As a final point, I would like to turn to a particular aspect of the sort of thinking which has been associated with the recent explosive growth of new technology. It has perhaps been best captured by George Grant, who describes it as a technological imperative. It says, if something is technologically sweet, you do it. If, when, and how something gets used is a matter for society, politicians, or the courts to decide. For scientists or technicians, the only relevant question is whether it can be done. So, recently a scientist who believes he has isolated a gene which determines homosexuality suggested that he would proceed with his work but do everything in his power to prevent it being used by parents who might selectively abort fetuses which had this gene.
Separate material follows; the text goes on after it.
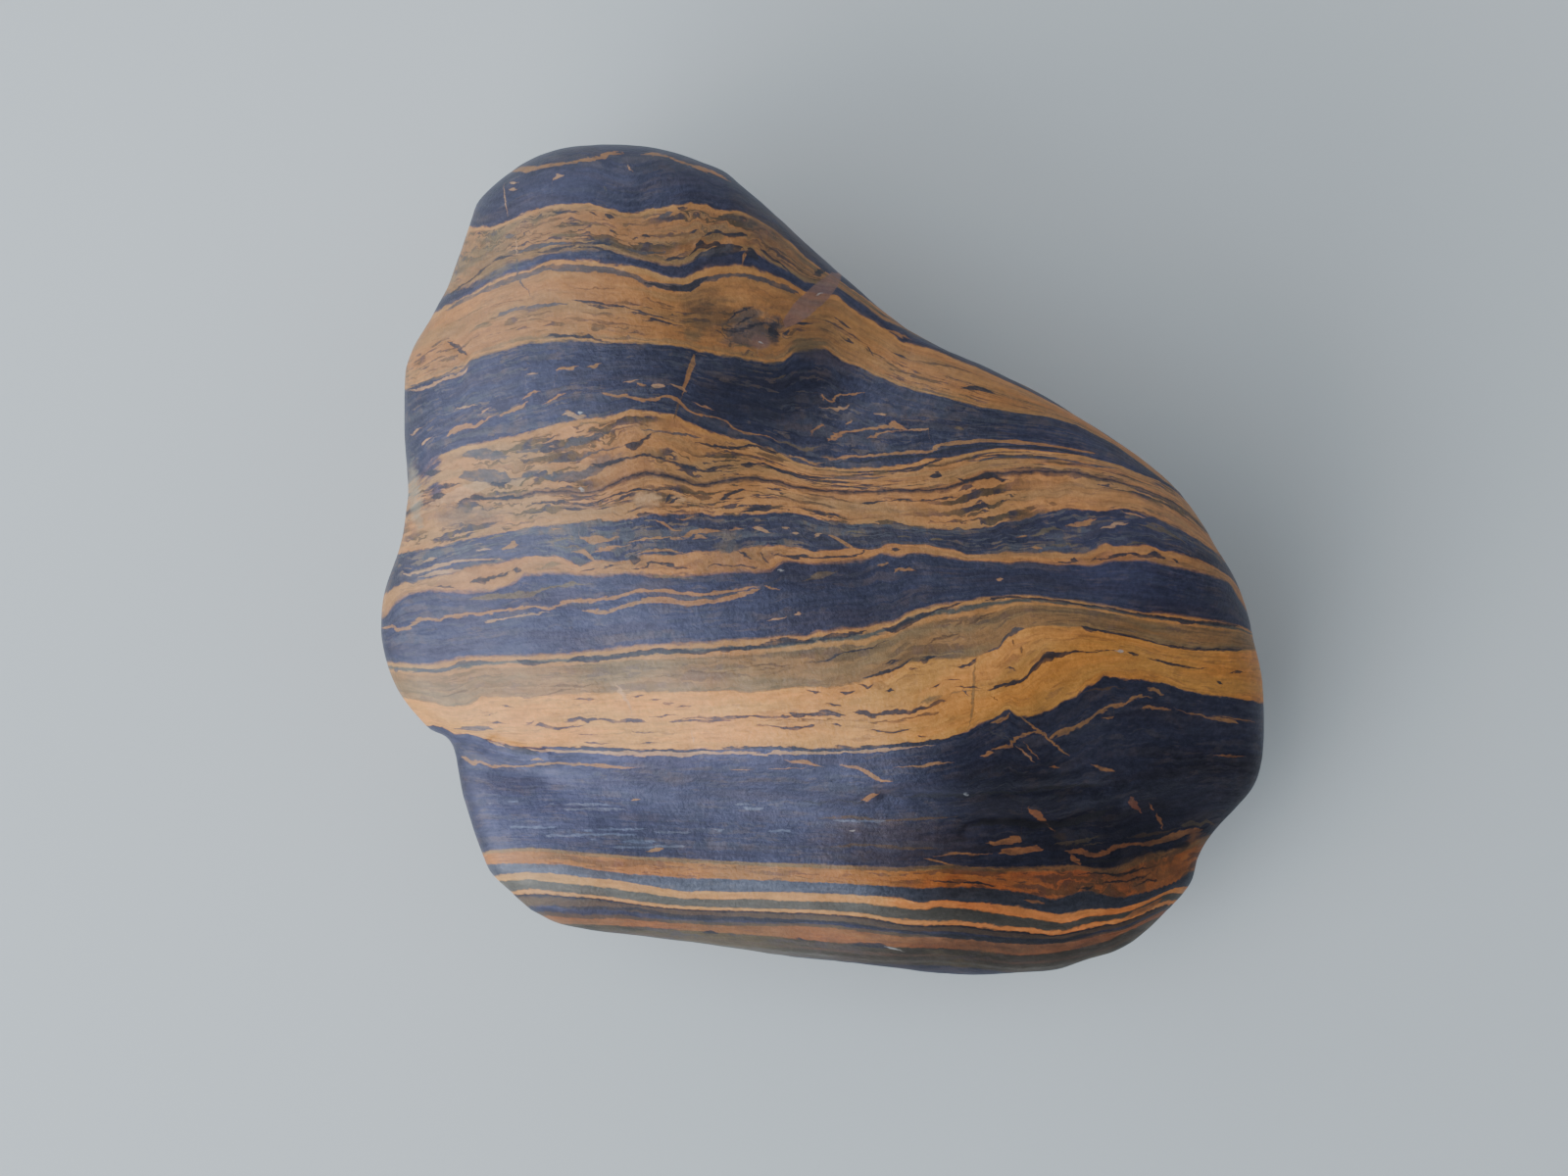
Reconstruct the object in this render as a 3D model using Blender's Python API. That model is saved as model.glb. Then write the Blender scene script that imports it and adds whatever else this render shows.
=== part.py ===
"""Rough tiger iron: a water-worn hand specimen of banded ironstone, in one closed solid.

The stone formed as one piece, so it is one object. It starts as a cube with a fine grid
on each side. Every point of the grid is a direction out of the middle, and the functions
below put it on the stone: the outline seen from above gives how far out it goes, and the
worn slopes, hollows and swells give how high.

The named sizes are millimetres, and MM turns them into metres. The origin is the middle
of the stone's box, on the surface that it lies on. +X is along its longest side, +Z is up.
"""

import bmesh
import bpy
import numpy as np

MM = 0.001

# Driving sizes
LENGTH = 120.0  # along X
WIDTH = 112.7  # along Y
HEIGHT = 53.0  # along Z
GRID_CELLS = 28  # along each edge of the starting cube

# The outline seen from above, anticlockwise from the right-hand end
OUTLINE = (
    (59.9, -23.3), (59.4, -16.0), (58.2, -9.3), (56.3, -3.0), (52.7, 3.4), (48.4, 9.2),
    (42.6, 14.2), (30.3, 21.3), (21.3, 26.0), (14.6, 29.1), (8.9, 32.7), (0.5, 40.1),
    (-10.3, 49.8), (-15.3, 53.4), (-25.4, 56.3), (-37.5, 55.6), (-46.2, 50.3), (-48.1, 46.5),
    (-51.3, 36.8), (-55.7, 28.9), (-56.8, 24.0), (-56.3, 12.7), (-56.5, 7.5), (-57.8, 1.1),
    (-59.6, -4.3), (-60.0, -9.3), (-59.0, -14.7), (-57.0, -18.7), (-53.8, -22.4),
    (-50.7, -24.5), (-48.7, -32.4), (-45.7, -41.0), (-42.6, -44.4), (-38.5, -47.7),
    (-33.0, -49.6), (-17.4, -51.7), (-5.4, -53.6), (7.9, -55.2), (19.0, -56.4),
    (30.1, -56.0), (35.9, -54.4), (42.0, -51.3), (48.9, -44.7), (50.9, -39.7),
    (53.3, -36.3), (58.6, -30.4),
)
MIDDLE = (0.0, -4.0)  # the point that the outline is measured from
OUTLINE_STEPS = 16  # points of the curve between two points of the outline
SOFTENING = 50.0  # degrees either side over which the inner contours lose the notches
NOTCH_FADE = 4.0  # higher powers keep the notches nearer to the rim

# The rim is where the stone is widest. Its right-hand back side is steep and high.
RIM_HEIGHT = 25.0
STEEP_SIDE = 45.0  # degrees, the way the steep side faces
STEEP_RISE = 9.0
LOW_SIDE = -50.0  # degrees, the way the low corner faces
LOW_DROP = 8.0
SHOULDER = 3.3  # 2 is an ellipse, and a higher power is a squarer shoulder
STEEP_SHOULDER = 2.2  # added on the steep side
BELLY = 2.9  # the same power for the lower half
SHOULDER_RISE = 14.0  # the upper side stays at least this far over the rim
BELLY_FALL = 14.0  # and the lower side this far under it
ROUNDING = 6.0  # how softly these two limits are met

# Slopes worn on the upper side: degrees that each falls towards, start, steepness
TOP_LEVEL = 54.0
TOP_TILT = 0.04  # the upper side falls this much a millimetre along X
UPPER_SLOPES = (
    (186.0, 32.0, 0.55),
    (232.0, 13.0, 0.55),
    (52.0, 27.0, 0.16),
    (-48.0, 29.0, 0.80),
    (-92.0, 44.0, 0.80),
)
UPPER_BLEND = 3.0  # how far two slopes run into each other

# Slopes of the lower side, which rise outwards from the flat patch that it rests on
LOWER_SLOPES = (
    (20.0, 31.0, 0.34),
    (108.0, 30.0, 0.42),
    (190.0, 36.0, 0.30),
    (262.0, 33.0, 0.38),
    (318.0, 36.0, 0.45),
)
LOWER_BLEND = 2.0
SINK = 2.6  # how far the belly is worn off flat where it rests

# Hollows on the upper side: middle, half length, half width, turn in degrees, depth.
# A negative depth is a swell.
HOLLOWS = (
    (3.0, 29.0, 24.0, 12.0, 45.0, 6.0),
    (-14.0, 33.5, 6.5, 4.5, 10.0, 1.0),
    (-5.0, -33.0, 60.0, 5.5, -4.0, 2.6),
    (-12.0, -44.0, 36.0, 4.0, -4.0, -1.2),
    (-43.0, -26.0, 12.0, 3.6, -12.0, 2.2),
    (-46.0, 12.0, 16.0, 5.0, 8.0, 1.0),
    (-30.0, 0.0, 22.0, 5.0, 8.0, 0.8),
    (46.5, -38.5, 6.5, 4.0, 40.0, 2.6),
    (12.0, -39.0, 9.0, 3.5, 0.0, 0.7),
    (30.0, -12.0, 17.0, 5.0, 18.0, -1.3),
)

# Ledges on the upper side: middle, half length, turn in degrees, rise, half width of
# the step. The ground past the step, on its left-hand side, stands higher.
LEDGES = (
    (-44.0, -25.5, 9.0, -10.0, 1.0, 1.1),
    (44.0, -31.0, 8.0, 25.0, 0.9, 1.3),
    (47.5, -41.5, 6.0, 45.0, 0.9, 1.2),
    (18.0, -31.5, 14.0, -3.0, 0.5, 1.2),
)


def turned(x, y, place, degrees):
    """Distances along and across a direction, from a place."""
    turn = np.radians(degrees)
    dx = x - place[0]
    dy = y - place[1]
    along = dx * np.cos(turn) + dy * np.sin(turn)
    across = dy * np.cos(turn) - dx * np.sin(turn)
    return along, across


def closed_curve(points, steps):
    """A smooth closed curve through all the points, a cubic between each two of them."""
    here = np.asarray(points, float)[:, None]
    before, after, beyond = (np.roll(here, shift, 0) for shift in (1, -1, -2))
    t = np.linspace(0.0, 1.0, steps, endpoint=False)[None, :, None]
    bend = 2 * before - 5 * here + 4 * after - beyond
    twist = 3 * (here - after) + beyond - before
    return (here + 0.5 * t * (after - before + t * (bend + t * twist))).reshape(-1, 2)


def outline_radii():
    """The outline as distances from MIDDLE, a half degree apart, sharp and softened."""
    curve = closed_curve(OUTLINE, OUTLINE_STEPS) - MIDDLE
    angles = np.arctan2(curve[:, 1], curve[:, 0])
    compass = np.radians(np.arange(-180.0, 180.0, 0.5))
    sharp = np.interp(compass, *in_order(angles, np.hypot(*curve.T)), period=2 * np.pi)
    reach = int(SOFTENING * 2)
    weights = np.hanning(2 * reach + 3)[1:-1]
    wrapped = np.concatenate([sharp[-reach:], sharp, sharp[:reach]])
    return compass, sharp, np.convolve(wrapped, weights / weights.sum(), "valid")


def in_order(angles, radii):
    order = np.argsort(angles)
    return angles[order], radii[order]


def facing(angle, degrees, power):
    """1 where an angle looks the given way, down to 0 a quarter turn from it."""
    return np.clip(np.cos(angle - np.radians(degrees)), 0.0, 1.0) ** power


def slopes(x, y, table, blend, rising):
    """How far the slopes of a table take the ground down, or up, run softly together."""
    falls = [np.zeros_like(x)]
    for degrees, start, steepness in table:
        along, _ = turned(x, y, (0.0, 0.0), degrees)
        falls.append(steepness * (along - start))
    total = blend * np.log(np.exp(np.array(falls) / blend).sum(0))
    return total if rising else -total


def hollows(x, y):
    """Round-bottomed hollows: each a bell curve along and across its own direction."""
    depth = np.zeros_like(x)
    for cx, cy, half_length, half_width, degrees, deep in HOLLOWS:
        along, across = turned(x, y, (cx, cy), degrees)
        depth += deep * np.exp(-((along / half_length) ** 2) - (across / half_width) ** 2)
    return depth


def ledges(x, y):
    """Steps: a smooth rise across each ledge's line, fading out past its two ends."""
    rise = np.zeros_like(x)
    for cx, cy, half_length, degrees, high, soft in LEDGES:
        along, across = turned(x, y, (cx, cy), degrees)
        fade = np.exp(-((along / half_length) ** 4) - (across / half_length) ** 2)
        rise += high * np.tanh(across / soft) * fade
    return rise


def upper_side(x, y, rim):
    ground = TOP_LEVEL - TOP_TILT * x + slopes(x, y, UPPER_SLOPES, UPPER_BLEND, False)
    return higher(ground, rim + SHOULDER_RISE) - hollows(x, y) + ledges(x, y)


def lower_side(x, y, rim):
    ground = slopes(x, y, LOWER_SLOPES, LOWER_BLEND, True) - SINK
    return -higher(-ground, BELLY_FALL - rim)


def higher(a, b):
    """The higher of two heights, with the corner between them rounded."""
    return 0.5 * (a + b + np.sqrt((a - b) ** 2 + ROUNDING**2))


def on_shoulder(level, up, power):
    """A direction's place on the curve level**power + up**power = 1."""
    size = (level**power + up**power) ** (1.0 / power)
    return level / size, up / size


def stone_points(directions):
    """The stone's surface, one point for each direction, in millimetres."""
    angle = np.arctan2(directions[:, 1], directions[:, 0])
    level = np.hypot(directions[:, 0], directions[:, 1])
    above = directions[:, 2] > 0.0
    steep = facing(angle, STEEP_SIDE, 2.0)
    power = np.where(above, SHOULDER + STEEP_SHOULDER * steep, BELLY)
    out, up = on_shoulder(level, np.abs(directions[:, 2]), power)

    compass, sharp, soft = outline_radii()
    sharpness = out**NOTCH_FADE
    radius = np.interp(angle, compass, sharp, period=2 * np.pi) * sharpness
    radius += np.interp(angle, compass, soft, period=2 * np.pi) * (1.0 - sharpness)
    x = MIDDLE[0] + out * radius * np.cos(angle)
    y = MIDDLE[1] + out * radius * np.sin(angle)

    lift = STEEP_RISE * facing(angle, STEEP_SIDE, 1.5) - LOW_DROP * facing(angle, LOW_SIDE, 1.5)
    rim = RIM_HEIGHT + lift * out**2
    ground = np.where(above, upper_side(x, y, rim), lower_side(x, y, rim))
    z = rim + (ground - rim) * up
    return np.stack([x, y, np.maximum(z, 0.0)], axis=1)


def fitted(points):
    """The points brought to the driving sizes, centred over the origin and resting on it."""
    lowest, highest = points.min(0), points.max(0)
    size = np.array([LENGTH, WIDTH, HEIGHT])
    middle = np.array([0.5, 0.5, 0.0])
    return ((points - lowest) / (highest - lowest) - middle) * size


def evenly_spread(cube_points):
    """Points of a cube turned into directions that lie about evenly round a ball."""
    spread = np.tan(cube_points * np.pi / 4)
    return spread / np.linalg.norm(spread, axis=1)[:, None]


def make_stone():
    mesh = bpy.data.meshes.new("stone")
    cage = bmesh.new()
    bmesh.ops.create_cube(cage, size=2.0)
    bmesh.ops.subdivide_edges(
        cage, edges=cage.edges[:], cuts=GRID_CELLS - 1, use_grid_fill=True
    )
    cage.to_mesh(mesh)
    cage.free()
    corners = np.empty(len(mesh.vertices) * 3, np.float32)
    mesh.vertices.foreach_get("co", corners)
    directions = evenly_spread(corners.reshape(-1, 3).astype(float))
    points = fitted(stone_points(directions)) * MM
    mesh.vertices.foreach_set("co", points.astype(np.float32).ravel())
    mesh.shade_smooth()
    mesh.update()
    return bpy.data.objects.new("stone", mesh)


def ironstone():
    """One even colour between the dark iron bands and the ochre ones."""
    material = bpy.data.materials.new("banded ironstone")
    material.use_nodes = True
    shader = material.node_tree.nodes["Principled BSDF"]
    shader.inputs["Base Color"].default_value = (0.165, 0.107, 0.070, 1.0)
    shader.inputs["Roughness"].default_value = 0.48
    shader.inputs["Metallic"].default_value = 0.0
    return material


def main():
    for old in list(bpy.data.objects):
        bpy.data.objects.remove(old)
    specimen = bpy.data.collections.new("rough tiger iron")
    bpy.context.scene.collection.children.link(specimen)
    stone = make_stone()
    stone.data.materials.append(ironstone())
    specimen.objects.link(stone)


main()
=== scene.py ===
"""Rough tiger iron, finished: a water-worn hand specimen of banded ironstone.

The stone is one closed surface, worked out with numpy from the same outline, slopes and
hollows as the solid that it replaces, on a finer grid and with its worn relief. Each of its
points also carries its place among the beds of rock, so that the material can lay iron,
ochre and olive down in their order and fold them where the real beds fold.

Sizes are millimetres, and MM turns them into metres. Places read on the photograph are its
pixels, in a frame of 1600 by 1200, and in_plan turns them into millimetres.
"""

import bpy
import numpy as np
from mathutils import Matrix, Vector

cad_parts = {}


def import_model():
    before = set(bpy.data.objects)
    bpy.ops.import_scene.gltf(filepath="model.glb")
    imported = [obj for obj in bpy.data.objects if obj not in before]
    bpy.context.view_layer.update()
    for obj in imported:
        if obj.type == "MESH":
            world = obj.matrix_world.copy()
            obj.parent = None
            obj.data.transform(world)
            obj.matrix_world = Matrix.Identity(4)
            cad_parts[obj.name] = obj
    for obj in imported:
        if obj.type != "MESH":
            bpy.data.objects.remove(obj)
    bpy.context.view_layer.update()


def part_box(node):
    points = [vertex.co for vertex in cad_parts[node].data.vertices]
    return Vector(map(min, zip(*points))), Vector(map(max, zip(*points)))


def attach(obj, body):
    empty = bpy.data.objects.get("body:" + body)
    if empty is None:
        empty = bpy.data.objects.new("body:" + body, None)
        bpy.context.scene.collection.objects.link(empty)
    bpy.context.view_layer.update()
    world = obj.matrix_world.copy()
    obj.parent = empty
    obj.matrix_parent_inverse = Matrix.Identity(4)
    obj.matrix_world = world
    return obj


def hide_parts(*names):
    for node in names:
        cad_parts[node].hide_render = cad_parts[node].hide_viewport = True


MM = 0.001

# The photograph: how it maps onto the stone's plan
PHOTO_WIDTH = 1600
PHOTO_HEIGHT = 1200
PIXELS_PER_MM = 7.5  # at the height of the rim
STONE_MIDDLE = (840.5, 575.2)  # the pixel over the middle of the stone's box
LENS = 100.0  # millimetres
SENSOR = 36.0  # millimetres

# Shape: the same named sizes as the solid's, but for an outline a little truer to the
# photograph's at the right and at one corner of the top. The outline is seen from above,
# anticlockwise from the right-hand end.
OUTLINE = (
    (59.9, -23.3), (59.4, -16.0), (57.8, -9.4), (55.7, -3.2), (51.9, 3.0), (47.8, 8.7),
    (42.2, 13.7), (30.3, 21.3), (21.3, 26.0), (14.6, 29.1), (8.9, 32.7), (0.5, 40.1),
    (-10.3, 49.8), (-15.3, 53.4), (-25.4, 56.3), (-37.5, 55.6), (-45.7, 50.0), (-48.0, 45.6),
    (-51.3, 36.8), (-55.7, 28.9), (-56.8, 24.0), (-56.3, 12.7), (-56.5, 7.5), (-57.8, 1.1),
    (-59.6, -4.3), (-60.0, -9.3), (-59.0, -14.7), (-57.0, -18.7), (-53.8, -22.4),
    (-50.7, -24.5), (-48.7, -32.4), (-45.7, -41.0), (-42.6, -44.4), (-38.5, -47.7),
    (-33.0, -49.6), (-17.4, -51.7), (-5.4, -53.6), (7.9, -55.2), (19.0, -56.4),
    (30.1, -56.0), (35.9, -54.4), (42.5, -51.9), (49.5, -45.2), (51.4, -40.1),
    (53.6, -36.6), (58.6, -30.4),
)
MIDDLE = (0.0, -4.0)  # the point that the outline is measured from
OUTLINE_STEPS = 16  # points of the curve between two points of the outline
SOFTENING = 50.0  # degrees either side over which the inner contours lose the notches
NOTCH_FADE = 4.0  # higher powers keep the notches nearer to the rim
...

The naiveté of this position is breathtaking. Not only does he think he can engage in this sort of work without getting his hands dirty but also that he can choose how others will use his discoveries. We might compare this to the position of Ursula Franklin who throughout her career has refused to work with the aerospace industry because of its link to military applications and has refused to have anything to do with the development of nuclear power. When asked if she would work on the problem of disposing of nuclear waste, she again declined, saying that she would not until there was public agreement to end nuclear power production. Until then, any promising development in terms of handling nuclear waste is likely only to serve as new grounds for continuing nuclear power programs. Here is the germ of an ethics of technology which recognizes that we have choice yet does not imagine that our technologies are simply neutral instruments which can be detached from social context. In closing, I would like to thank David Blacker for raising these issues in a useful way and second him in issuing an invitation for others to join in.
1. Virtually all these remarks are built on Ursula Franklin, The Real World of Technology (Toronto: CBC Enterprises, 1990); and George Grant, Thinking about Technology in Technology and Justice (Toronto: Anasi, 1986). I would also like to recognize that Shirley Parkinson provided helpful comments on a draft.